Es importante, por tanto, que la escuela promueva otros valores. Por ejemplo, los del pasado de las palabras y los de ciertas palabras del pasado. Por eso es importante educar para condurar y condurar para educar. La escuela requiere atención a las personas y sosiego. No intensificación de unos horarios y unos calendarios en los que se intercalan largos “respiros” no lectivos para castigo de las familias trabajadoras y promoción de la movilidad, jubilosamente gentrificadora, del cuerpo docente.

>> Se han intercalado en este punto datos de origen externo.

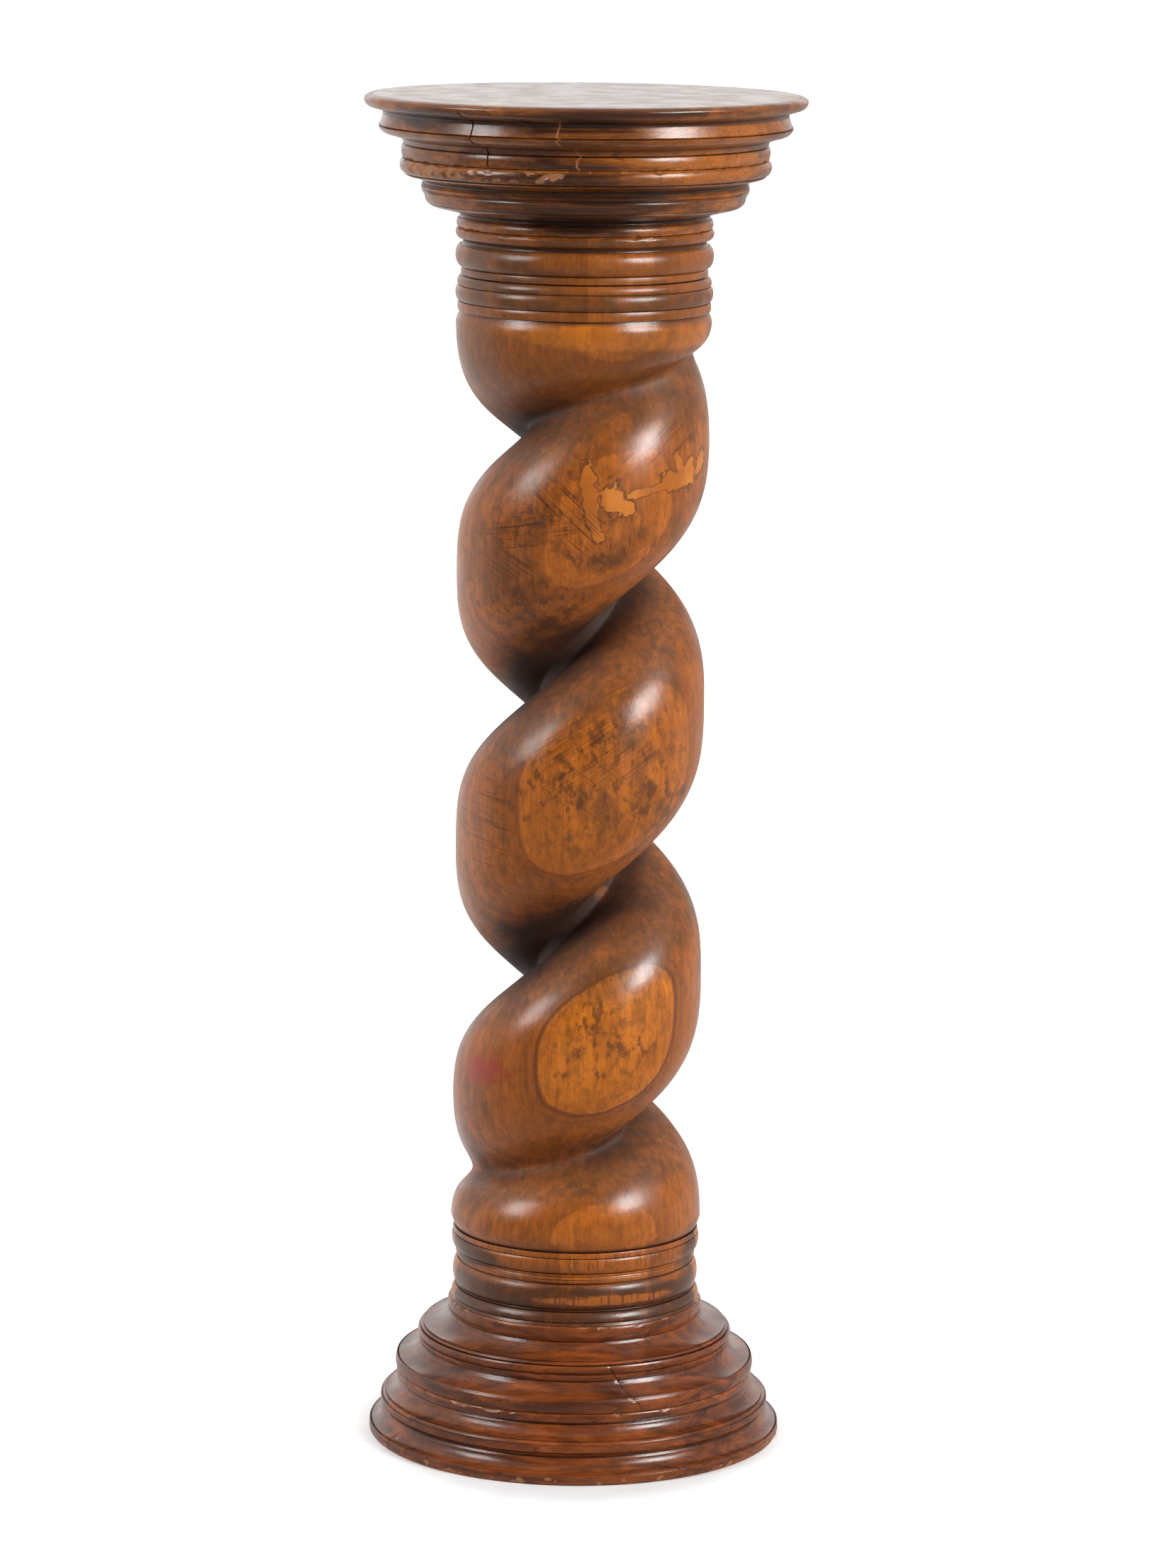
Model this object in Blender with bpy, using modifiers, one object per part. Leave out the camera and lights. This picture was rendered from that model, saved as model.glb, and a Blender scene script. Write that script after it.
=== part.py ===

Frente a todo eso habría que cultivar el hábito de condurar el compromiso y la ilusión docente. Porque hay que vivir la profesión con intensidad, pero con sosiego. Con lucidez y sabiduría, pero sin caer en las tentaciones de las modas de temporada. Con más deontología y menos ceguera ética. Construyendo en los centros comunidades profesionales colaborativas con densidad moral y no taifas que dan cobijo y coartada a los intereses individuales. Se trata, por tanto, de aprender a condurar la experiencia ilusionada y comprometida que puede llegar a ser una biografía docente. Porque si no aprendemos a hacerlo acabarán teniendo razón aquellos antiguos profesores que miraban con recelo a los noveles intentando inocularles el rancio pesimismo de aquella letanía según la cual empiezas siendo Sancho el Bravo, luego eres Sancho el Fuerte y al final terminas como Sancho Panza.

Por eso habrá que seguir reivindicando al Quijote. Frente a la escuela hay molinos inerciales que ya son verdaderos gigantes ante los cuales quizá debamos mirar atrás para aprender a condurar y enseñar condurando lo que sigue siendo valioso.